■ Information shown ■
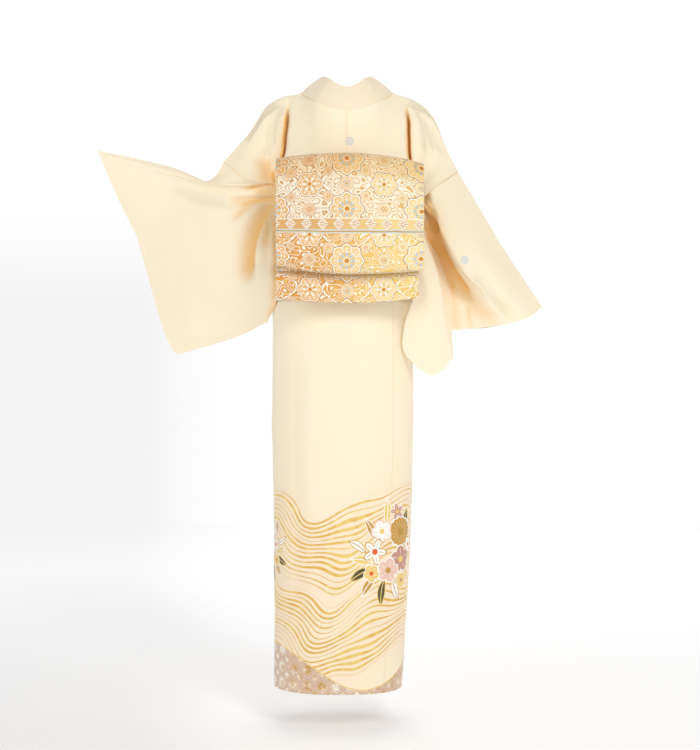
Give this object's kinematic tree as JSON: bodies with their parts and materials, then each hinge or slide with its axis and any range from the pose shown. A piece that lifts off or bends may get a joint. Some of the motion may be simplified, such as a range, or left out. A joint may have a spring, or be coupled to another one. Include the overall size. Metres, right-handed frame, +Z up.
{
  "type": "irotomesode",
  "caption": "Formal silk kimono in its worn shape, long sleeves spread, with a brocade belt tied in a square drum at the back.",
  "frame": {"origin": "midway between the wearer's shoulders, at the height of the shoulder line, inside the neck opening", "axes": "+Z up, +Y the way the wearer faces, +X towards the wearer's right"},
  "size_m": [0.9776, 0.35, 1.303],
  "materials": {
    "silk_body_left": "cream silk crepe, soft satin sheen, painted and gilded near the hem",
    "silk_body_right": "cream silk crepe, soft satin sheen, painted and gilded near the hem",
    "silk_overlap_left": "cream silk crepe, soft satin sheen, painted and gilded near the hem",
    "silk_overlap_right": "cream silk crepe, soft satin sheen, painted and gilded near the hem",
    "silk_collar": "cream silk crepe, soft satin sheen, painted and gilded near the hem",
    "silk_sleeve_left": "cream silk crepe, soft satin sheen, painted and gilded near the hem",
    "silk_sleeve_right": "cream silk crepe, soft satin sheen, painted and gilded near the hem",
    "silk_fold": "cream silk crepe, soft satin sheen, painted and gilded near the hem",
    "brocade_wrap": "woven gold brocade, soft metallic sheen",
    "brocade_drum": "woven gold brocade, soft metallic sheen",
    "brocade_tail": "woven gold brocade, soft metallic sheen",
    "brocade_hand": "woven gold brocade, soft metallic sheen"
  },
  "bodies": {
    "root": {"body_left": "silk_body_left", "body_right": "silk_body_right", "overlap_left": "silk_overlap_left", "overlap_right": "silk_overlap_right", "collar": "silk_collar", "sleeve_left": "silk_sleeve_left", "sleeve_right": "silk_sleeve_right", "waist_fold": "silk_fold", "obi_wrap": "brocade_wrap", "obi_drum": "brocade_drum", "obi_tail": "brocade_tail", "obi_hand": "brocade_hand"}
  },
  "joints": []
}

■ Problem to work on ■
Please output the complete data exactly.

■ Full response ■
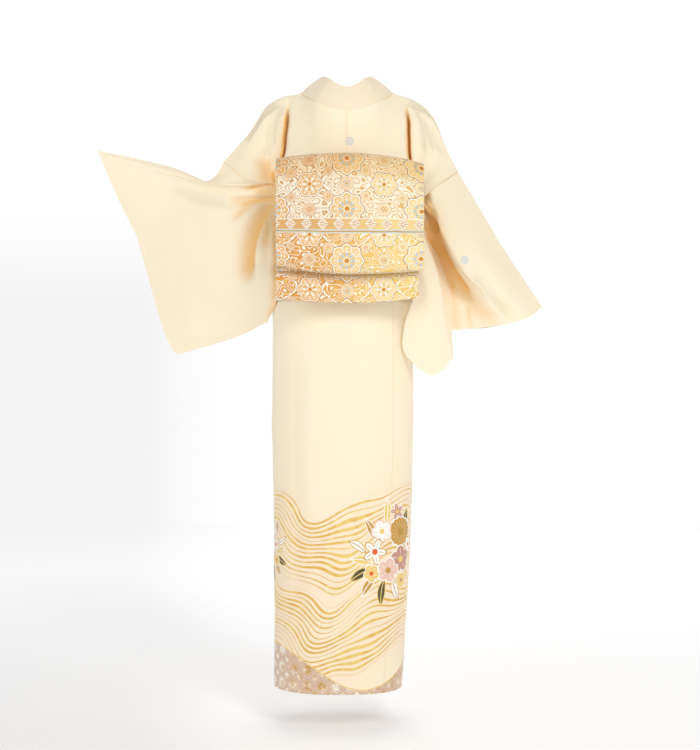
Give this object's kinematic tree as JSON: bodies with their parts and materials, then each hinge or slide with its axis and any range from the pose shown. A piece that lifts off or bends may get a joint. Some of the motion may be simplified, such as a range, or left out. A joint may have a spring, or be coupled to another one. Include the overall size. Metres, right-handed frame, +Z up.
{
  "type": "irotomesode",
  "caption": "Formal silk kimono in its worn shape, long sleeves spread, with a brocade belt tied in a square drum at the back.",
  "frame": {"origin": "midway between the wearer's shoulders, at the height of the shoulder line, inside the neck opening", "axes": "+Z up, +Y the way the wearer faces, +X towards the wearer's right"},
  "size_m": [0.9776, 0.35, 1.303],
  "materials": {
    "silk_body_left": "cream silk crepe, soft satin sheen, painted and gilded near the hem",
    "silk_body_right": "cream silk crepe, soft satin sheen, painted and gilded near the hem",
    "silk_overlap_left": "cream silk crepe, soft satin sheen, painted and gilded near the hem",
    "silk_overlap_right": "cream silk crepe, soft satin sheen, painted and gilded near the hem",
    "silk_collar": "cream silk crepe, soft satin sheen, painted and gilded near the hem",
    "silk_sleeve_left": "cream silk crepe, soft satin sheen, painted and gilded near the hem",
    "silk_sleeve_right": "cream silk crepe, soft satin sheen, painted and gilded near the hem",
    "silk_fold": "cream silk crepe, soft satin sheen, painted and gilded near the hem",
    "brocade_wrap": "woven gold brocade, soft metallic sheen",
    "brocade_drum": "woven gold brocade, soft metallic sheen",
    "brocade_tail": "woven gold brocade, soft metallic sheen",
    "brocade_hand": "woven gold brocade, soft metallic sheen"
  },
  "bodies": {
    "root": {"body_left": "silk_body_left", "body_right": "silk_body_right", "overlap_left": "silk_overlap_left", "overlap_right": "silk_overlap_right", "collar": "silk_collar", "sleeve_left": "silk_sleeve_left", "sleeve_right": "silk_sleeve_right", "waist_fold": "silk_fold", "obi_wrap": "brocade_wrap", "obi_drum": "brocade_drum", "obi_tail": "brocade_tail", "obi_hand": "brocade_hand"}
  },
  "joints": []
}